Friday, February 01, 2013

Guy Friday-- Cartwheel

Collard, Sneed. Cartwheel: A Sequel to Double Eagle
13 December 2013, Bucking Horse Books
Copy received from author.

Mike is trying to settle in for the summer with his father, stepmother, and baby brother, but he'd rather be home than spending time in Florida. When Kyle shows up at his door in a beat up Bel Air, he's certainly up for a road trip and to renew the friendship the two formed in Double Eagle.  While Mike's father is a little reluctant to let him go, it's 1975, and young people were allowed a lot more freedom then! Kyle is now an emancipated minor after the death of his mother and desertion of his stepfather, and is determined to go to Alabama to pick up his sister, Annie. Annie is staying with an aunt and uncle, but claims that the uncle is abusive and she can't stay with them.

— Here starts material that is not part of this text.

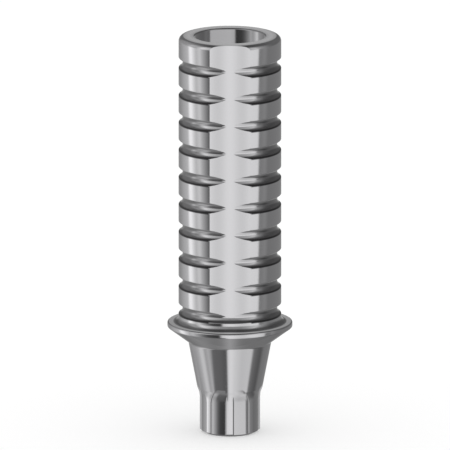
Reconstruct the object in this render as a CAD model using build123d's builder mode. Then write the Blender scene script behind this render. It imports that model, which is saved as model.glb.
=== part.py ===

Once the trio is assembled, they decide to investigate another coin related mystery, this time concerning the "cartwheel" a silver dollar manufactured by the government but supposedly destroyed before they could be distributed. If one of these existed, stolen from the mint somehow, it would be worth a huge amount. The best place to locate one of these, the group decides, is to head to the mint in Denver. Unfortunately, Mike's parents aren't thrilled about this trip, and the group spends a lot of time avoiding the police as well as buying and selling coins to get enough money for gas and food. When they make it to Denver, they connect with a coin dealer named Dan who was working at the mint at the time the cartwheels were produced, and who thinks that if the group can locate the original presses, some coins might have been stuck in them. Time is running short, however, and if coins are to be found, the group needs to hurry before the authorities catch up with them.
Strengths: Ah, the open road out west in a Bel Air. Could anything be better? Yes! Searching for long lost coins that could be worth huge amounts of money! I do like the fact that for Mike, the search is really more important than actually finding the coins. Readers today will have a hard time grasping that Mike was not connected to both his mother and father by cell phone every step of the journey, but that's the beauty of the story. All of the details of place are vivid-- I could just see the coin shops they visited and feel the heat and dust wafting through the windows of the Bel Air as they cruised down the back roads.
Weaknesses: Both Mike and Annie's lines are written in a slight dialect, and dialect always drives me a bit batty. I think that's just me, though.